Sometimes it is convenient to be able to change some of the configuration parameters from the command line, rather than edit the config file. For instance, you might want to make a number of simulations, which are nearly identical but differ in one or two specific attribute.

To enable this, you can provide the changed (or new) parameters on the command line after the name of the config file. E.g. to make several simulations that are identical except for the flux of the galaxy and the output file, one could do.

galsim demo1.yaml gal.flux=1.e4 output.file_name=demo1_1e4.fits
galsim demo1.yaml gal.flux=2.e4 output.file_name=demo1_2e4.fits
galsim demo1.yaml gal.flux=3.e4 output.file_name=demo1_3e4.fits
galsim demo1.yaml gal.flux=4.e4 output.file_name=demo1_4e4.fits

Notice that the . is used to separate levels within the config hierarchy. So gal.flux represents config['gal']['flux'].

Splitting up a config job

For large simulations, one will typically want to split the job up into multiple smaller jobs, each of which can be run on a single node or core. The natural way to split this up is by parceling some number of output files into each sub-job. We make this splitting very easy using the command line options -n and -j. The total number of jobs you want should be given with -n, and each separate job should be given a different -j. So to divide a run across 5 machines, you would run one of the following commands on each of the 5 different machines (or more typically send these 5 commands as jobs in a queue system).

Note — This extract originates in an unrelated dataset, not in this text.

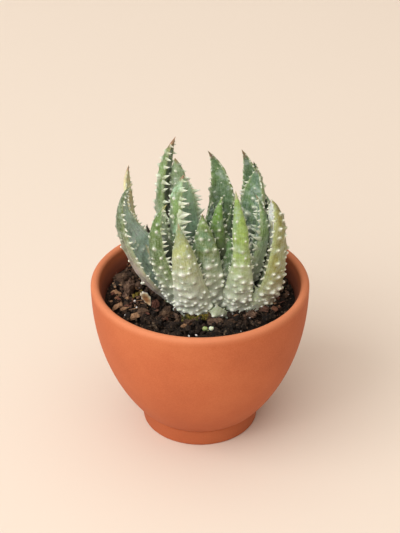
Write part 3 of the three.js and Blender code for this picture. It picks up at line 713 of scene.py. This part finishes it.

galsim config.yaml -n 5 -j 1
galsim config.yaml -n 5 -j 2
galsim config.yaml -n 5 -j 3
galsim config.yaml -n 5 -j 4
galsim config.yaml -n 5 -j 5

Other command line options

There are few other command line options that we describe here for completeness.

-h or --help gives the help message. This is really the definitive information about the galsim executable, so if that message disagrees with anything here, you should trust that information over what is written here.
-v {0,1,2,3} or --verbosity {0,1,2,3} sets how verbose the logging output should be. The default is -v 1, which provides some modest amount of output about each file being built. -v 2 give more information about the progress within each output file, including one line of information about each object that is drawn. -v 3 (debug mode) gives a lot of output and should be reserved for diagnosing runtime problems. -v 0 turns off all logging output except for error messages.
-l LOG_FILE or --log_file LOG_FILE gives a file name for writing the logging output. If omitted, the default is to write to stdout.
-f {yaml,json} or --file_type {yaml,json} defines what type of configuration file to parse. The default is to determine this from the file name extension, so it is not normally needed, but if you have non-standard file names, you might need to set this.
-m MODULE or --module MODULE gives a python module to import before parsing the config file. This has been superseded by the modules top level field, which is normally more convenient. However, this option is still allowed for backwards compatibility.
-p or --profile turns on profiling information that gets output at the end of the run (or when multi-processing, at the end of execution of a process). This can be useful for diagnosing where a simulation is spending most of its computation time.
-n NJOBS or --njobs NJOBS sets the total number of jobs that this run is a part of. Used in conjunction with -j (--job).
-j JOB or --job JOB sets the job number for this particular run. Must be in [1,njobs]. Used in conjunction with -n (--njobs).
-x or --except_abort aborts the whole job whenever any file raises an exception rather than continuing on. (new in version 1.5)
--version shows the version of GalSim.